(Written exercise): Print each line of the listing once more, precisely as given.

** Begin **

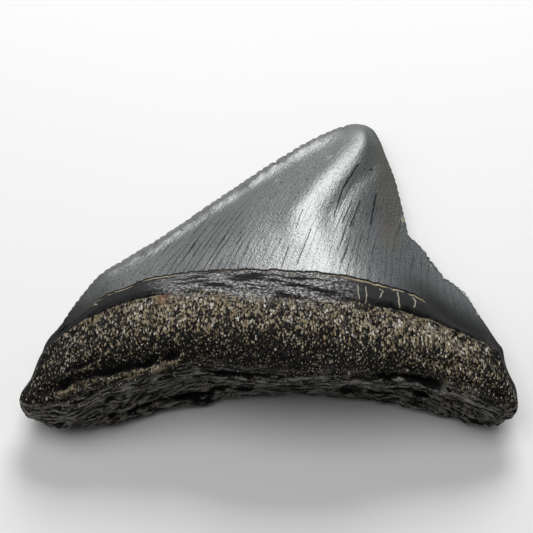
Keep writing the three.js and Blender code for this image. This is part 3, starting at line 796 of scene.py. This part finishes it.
class FossilShader(Shader):
    """The tooth's material, from the attributes of its skin."""

    def __init__(self, look):
        super().__init__("fossil_enamel_and_root")
        self.look = look
        _, self.enamel_line, self.root_line, self.fan = self.attribute("lines")
        _, self.across, self.shown, self.from_edge = self.attribute("grain")
        _, self.base, self.hollow, self.density = self.attribute("marks")
        _, self.nicks, self.tan_band, _ = self.attribute("spots")
        self.fibre = self.attribute("fibre")[0]
        self.place = self.node("ShaderNodeTexCoord", output="Object")
        self.along = self.times(self.parts(self.place)[0], 1 / MM)
        self.crooked = self.bent(self.place, 900.0, 0.35)
        self.mottle = self.noise(self.place, 260.0, 4.0, 0.6)
        self.ragged = self.noise(self.place, 1800.0, 3.0, 0.65)
        self.hair = self.streaks(self.fan, 3.0, 0.3)
        self.on_enamel = self.fade(self.enamel_line, -0.05, 0.05)
        self.on_root = self.fade(self.plus(self.root_line, self.swing(self.ragged, 3.6)), -0.8, 0.9)
        # The enamel's feet on both shoulders, which darken into the collar.
        shoulders = self.beside(-2.0, 16.0, 28.0)
        self.foot_shade = self.times(shoulders, self.fade(self.enamel_line, 9.0, 0.5))
        # The collar's grey glints, which come in bands in its middle: painted glints in its colour, where it
        # is also less rough and a little metallic.
        self.glint = self.streaks(self.across, 1.9, 3.2, 3.0, 0.75)
        self.bands = self.streaks(self.across, 0.16, 0.9, 2.0)
        self.centre = self.times(self.fade(self.along, -20.0, -9.0), self.fade(self.along, 14.5, 8.0))
        glints = self.times(self.fade(self.glint, 0.47, 0.6), self.fade(self.bands, 0.4, 0.56))
        self.glints = self.times(glints, self.centre)
        # The root's grains: how far inside a grain each place is, and the grain's own shade.
        faced = self.along_way(self.place, DOWN_THE_FACE), self.along_way(self.place, OUT_OF_THE_FACE)
        self.drawn_out = self.xyz(self.along, *faced)
        packed = self.vector_math("MULTIPLY_ADD", self.swirl(self.drawn_out, 2.4), (0.5,) * 3, self.drawn_out)
        off_grain = self.node("ShaderNodeTexVoronoi", output="Distance", inputs={
            "Vector": packed, "Scale": look.grains})
        self.shade, size, _ = self.parts(off_grain.node.outputs["Color"])
        clouds = self.swing(self.noise(self.place, 330.0, 2.0, 0.6), 2.0)
        wanted = self.plus(self.density, clouds, self.swing(size, 1.2))
        radius = self.plus(0.36, self.times(wanted, 0.18))
        self.above = self.minus(radius, off_grain)
        self.grains = self.fade(self.above, -0.04, 0.18)
        # The fibres of the root's base.
        stretched = self.vector_math("MULTIPLY", self.fibre, (0.45, 2.4, 2.4))
        self.streak = self.noise(stretched, 1.0, 4.0, 0.65)

    def beside(self, x, outer, inner):
        """1 within inner of the tooth's x and 0 beyond outer, or the other way round."""
        return self.fade(self.gap(self.along, x), outer, inner)

    def streaks(self, value, scale, down, detail=3.0, rough=0.55):
        """Noise along a value, and along the distance from the enamel's foot."""
        return self.noise(self.xyz(self.times(value, scale), self.times(self.enamel_line, down)),
                          1.0, detail, rough)

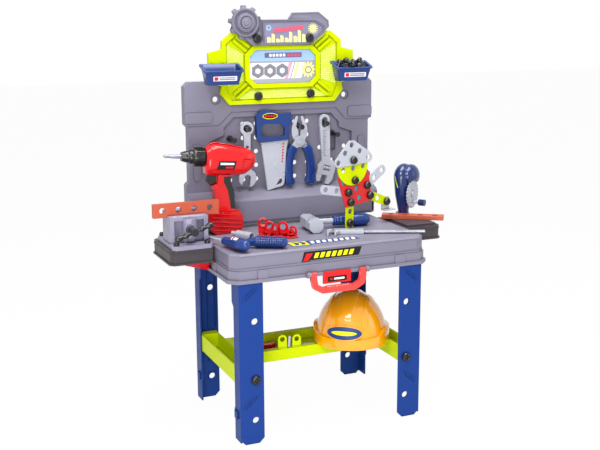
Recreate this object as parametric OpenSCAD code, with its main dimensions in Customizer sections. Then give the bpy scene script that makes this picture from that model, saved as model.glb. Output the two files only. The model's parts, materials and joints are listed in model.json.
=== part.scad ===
// Child's toy workbench: a moulded table on four angle legs, a tool panel with a sign over it,
// a tool wing at each side, a shelf between the legs, and the toy tools that lie and hang on it.
// X runs to the right as seen from the front, Y to the rear and Z up. The origin is on the
// floor, in the middle between the legs. Heights above the table are counted from its top.

/* [Bench] */
// Height of the legs, from the floor to the underside of the table
leg_h = 380; // [370:1:390]
// Height of the table case
case_h = 66; // [64:1:70]
// Width of the table case
case_w = 494; // [490:1:498]
// Depth of the table case
case_d = 322; // [318:1:326]
// Wall thickness of the moulded parts
wall = 3; // [2.6:0.1:3.4]

/* [Legs] */
// Distance from the middle to the outer face of a leg, sideways
leg_x = 231; // [228:1:233]
// Distance from the middle to the outer face of a leg, front to rear
leg_y = 160; // [158:1:161]
// Width of the wide flange of a leg
leg_front = 58; // [54:1:60]
// Width of the narrow flange of a leg
leg_side = 40; // [36:1:44]

/* [Tool panel] */
// Half the width of the tool panel
panel_x = 250; // [246:1:254]
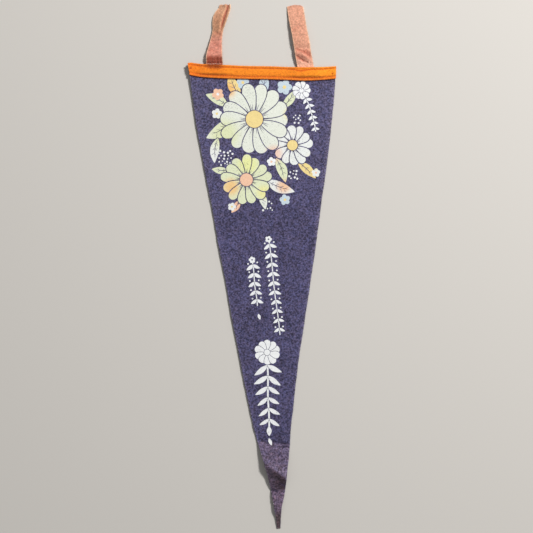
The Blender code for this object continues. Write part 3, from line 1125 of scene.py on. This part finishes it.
RIGHT_CREASES = (
    Crease(34.9, 216.0, 41.8, 213.5, 1.3, 0.7),
    Crease(41.8, 213.5, 46.9, 210.2, 1.4, 0.9),
    Crease(43.6, 214.8, 47.6, 212.2, 1.2, 0.6),
    Crease(35.6, 208.8, 40.8, 205.3, 1.2, 0.8),
    Crease(40.8, 205.3, 45.2, 203.6, 1.1, 0.6),
    Crease(35.0, 212.4, 41.0, 210.4, 1.3, -0.5),
    Crease(41.0, 210.4, 47.2, 206.0, 1.4, -0.5),
    Crease(31.0, 236.0, 37.0, 238.5, 2.2, 0.25),
)


def tie_values(tie, row):
    """Left x, right x, y, lift and pleat of a tie at a row number."""
    places = list(enumerate(tie))
    left_x = through([(n, item.left_x) for n, item in places], row)
    right_x = through([(n, item.right_x) for n, item in places], row)
    index = min(int(row), len(tie) - 2)
    share = row - index
    y = mix(tie[index].y, tie[index + 1].y, share)
    lift = mix(tie[index].lift, tie[index + 1].lift, ease(share))
    pleat = mix(tie[index].pleat, tie[index + 1].pleat, share)
    return left_x, right_x, y, lift, pleat


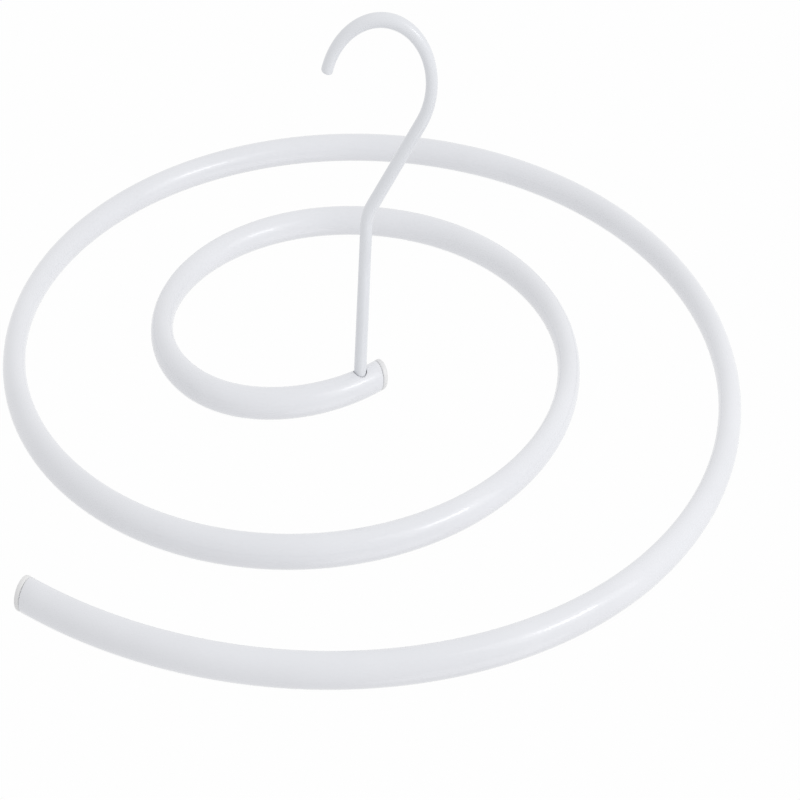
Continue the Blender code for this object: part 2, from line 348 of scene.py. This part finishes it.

** End **

(Solution to this task):
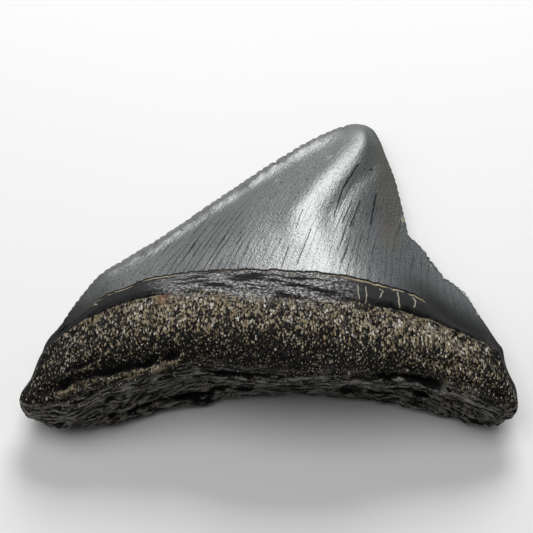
Keep writing the three.js and Blender code for this image. This is part 3, starting at line 796 of scene.py. This part finishes it.
class FossilShader(Shader):
    """The tooth's material, from the attributes of its skin."""

    def __init__(self, look):
        super().__init__("fossil_enamel_and_root")
        self.look = look
        _, self.enamel_line, self.root_line, self.fan = self.attribute("lines")
        _, self.across, self.shown, self.from_edge = self.attribute("grain")
        _, self.base, self.hollow, self.density = self.attribute("marks")
        _, self.nicks, self.tan_band, _ = self.attribute("spots")
        self.fibre = self.attribute("fibre")[0]
        self.place = self.node("ShaderNodeTexCoord", output="Object")
        self.along = self.times(self.parts(self.place)[0], 1 / MM)
        self.crooked = self.bent(self.place, 900.0, 0.35)
        self.mottle = self.noise(self.place, 260.0, 4.0, 0.6)
        self.ragged = self.noise(self.place, 1800.0, 3.0, 0.65)
        self.hair = self.streaks(self.fan, 3.0, 0.3)
        self.on_enamel = self.fade(self.enamel_line, -0.05, 0.05)
        self.on_root = self.fade(self.plus(self.root_line, self.swing(self.ragged, 3.6)), -0.8, 0.9)
        # The enamel's feet on both shoulders, which darken into the collar.
        shoulders = self.beside(-2.0, 16.0, 28.0)
        self.foot_shade = self.times(shoulders, self.fade(self.enamel_line, 9.0, 0.5))
        # The collar's grey glints, which come in bands in its middle: painted glints in its colour, where it
        # is also less rough and a little metallic.
        self.glint = self.streaks(self.across, 1.9, 3.2, 3.0, 0.75)
        self.bands = self.streaks(self.across, 0.16, 0.9, 2.0)
        self.centre = self.times(self.fade(self.along, -20.0, -9.0), self.fade(self.along, 14.5, 8.0))
        glints = self.times(self.fade(self.glint, 0.47, 0.6), self.fade(self.bands, 0.4, 0.56))
        self.glints = self.times(glints, self.centre)
        # The root's grains: how far inside a grain each place is, and the grain's own shade.
        faced = self.along_way(self.place, DOWN_THE_FACE), self.along_way(self.place, OUT_OF_THE_FACE)
        self.drawn_out = self.xyz(self.along, *faced)
        packed = self.vector_math("MULTIPLY_ADD", self.swirl(self.drawn_out, 2.4), (0.5,) * 3, self.drawn_out)
        off_grain = self.node("ShaderNodeTexVoronoi", output="Distance", inputs={
            "Vector": packed, "Scale": look.grains})
        self.shade, size, _ = self.parts(off_grain.node.outputs["Color"])
        clouds = self.swing(self.noise(self.place, 330.0, 2.0, 0.6), 2.0)
        wanted = self.plus(self.density, clouds, self.swing(size, 1.2))
        radius = self.plus(0.36, self.times(wanted, 0.18))
        self.above = self.minus(radius, off_grain)
        self.grains = self.fade(self.above, -0.04, 0.18)
        # The fibres of the root's base.
        stretched = self.vector_math("MULTIPLY", self.fibre, (0.45, 2.4, 2.4))
        self.streak = self.noise(stretched, 1.0, 4.0, 0.65)

    def beside(self, x, outer, inner):
        """1 within inner of the tooth's x and 0 beyond outer, or the other way round."""
        return self.fade(self.gap(self.along, x), outer, inner)

    def streaks(self, value, scale, down, detail=3.0, rough=0.55):
        """Noise along a value, and along the distance from the enamel's foot."""
        return self.noise(self.xyz(self.times(value, scale), self.times(self.enamel_line, down)),
                          1.0, detail, rough)

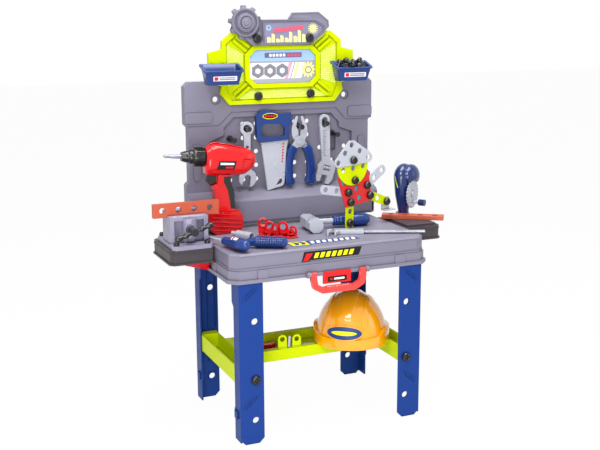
Recreate this object as parametric OpenSCAD code, with its main dimensions in Customizer sections. Then give the bpy scene script that makes this picture from that model, saved as model.glb. Output the two files only. The model's parts, materials and joints are listed in model.json.
=== part.scad ===
// Child's toy workbench: a moulded table on four angle legs, a tool panel with a sign over it,
// a tool wing at each side, a shelf between the legs, and the toy tools that lie and hang on it.
// X runs to the right as seen from the front, Y to the rear and Z up. The origin is on the
// floor, in the middle between the legs. Heights above the table are counted from its top.

/* [Bench] */
// Height of the legs, from the floor to the underside of the table
leg_h = 380; // [370:1:390]
// Height of the table case
case_h = 66; // [64:1:70]
// Width of the table case
case_w = 494; // [490:1:498]
// Depth of the table case
case_d = 322; // [318:1:326]
// Wall thickness of the moulded parts
wall = 3; // [2.6:0.1:3.4]

/* [Legs] */
// Distance from the middle to the outer face of a leg, sideways
leg_x = 231; // [228:1:233]
// Distance from the middle to the outer face of a leg, front to rear
leg_y = 160; // [158:1:161]
// Width of the wide flange of a leg
leg_front = 58; // [54:1:60]
// Width of the narrow flange of a leg
leg_side = 40; // [36:1:44]

/* [Tool panel] */
// Half the width of the tool panel
panel_x = 250; // [246:1:254]
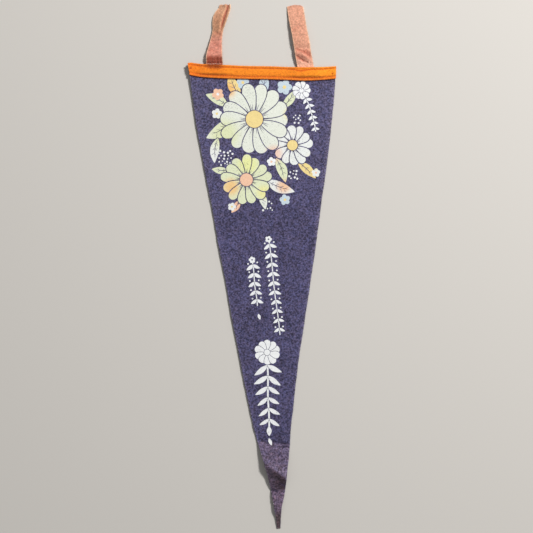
The Blender code for this object continues. Write part 3, from line 1125 of scene.py on. This part finishes it.
RIGHT_CREASES = (
    Crease(34.9, 216.0, 41.8, 213.5, 1.3, 0.7),
    Crease(41.8, 213.5, 46.9, 210.2, 1.4, 0.9),
    Crease(43.6, 214.8, 47.6, 212.2, 1.2, 0.6),
    Crease(35.6, 208.8, 40.8, 205.3, 1.2, 0.8),
    Crease(40.8, 205.3, 45.2, 203.6, 1.1, 0.6),
    Crease(35.0, 212.4, 41.0, 210.4, 1.3, -0.5),
    Crease(41.0, 210.4, 47.2, 206.0, 1.4, -0.5),
    Crease(31.0, 236.0, 37.0, 238.5, 2.2, 0.25),
)


def tie_values(tie, row):
    """Left x, right x, y, lift and pleat of a tie at a row number."""
    places = list(enumerate(tie))
    left_x = through([(n, item.left_x) for n, item in places], row)
    right_x = through([(n, item.right_x) for n, item in places], row)
    index = min(int(row), len(tie) - 2)
    share = row - index
    y = mix(tie[index].y, tie[index + 1].y, share)
    lift = mix(tie[index].lift, tie[index + 1].lift, ease(share))
    pleat = mix(tie[index].pleat, tie[index + 1].pleat, share)
    return left_x, right_x, y, lift, pleat


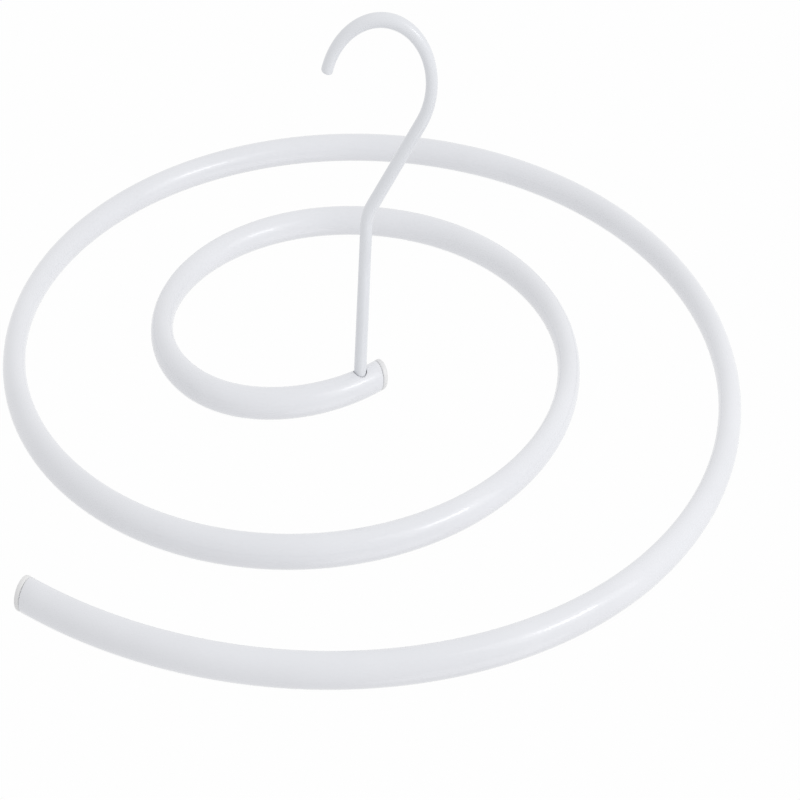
Continue the Blender code for this object: part 2, from line 348 of scene.py. This part finishes it.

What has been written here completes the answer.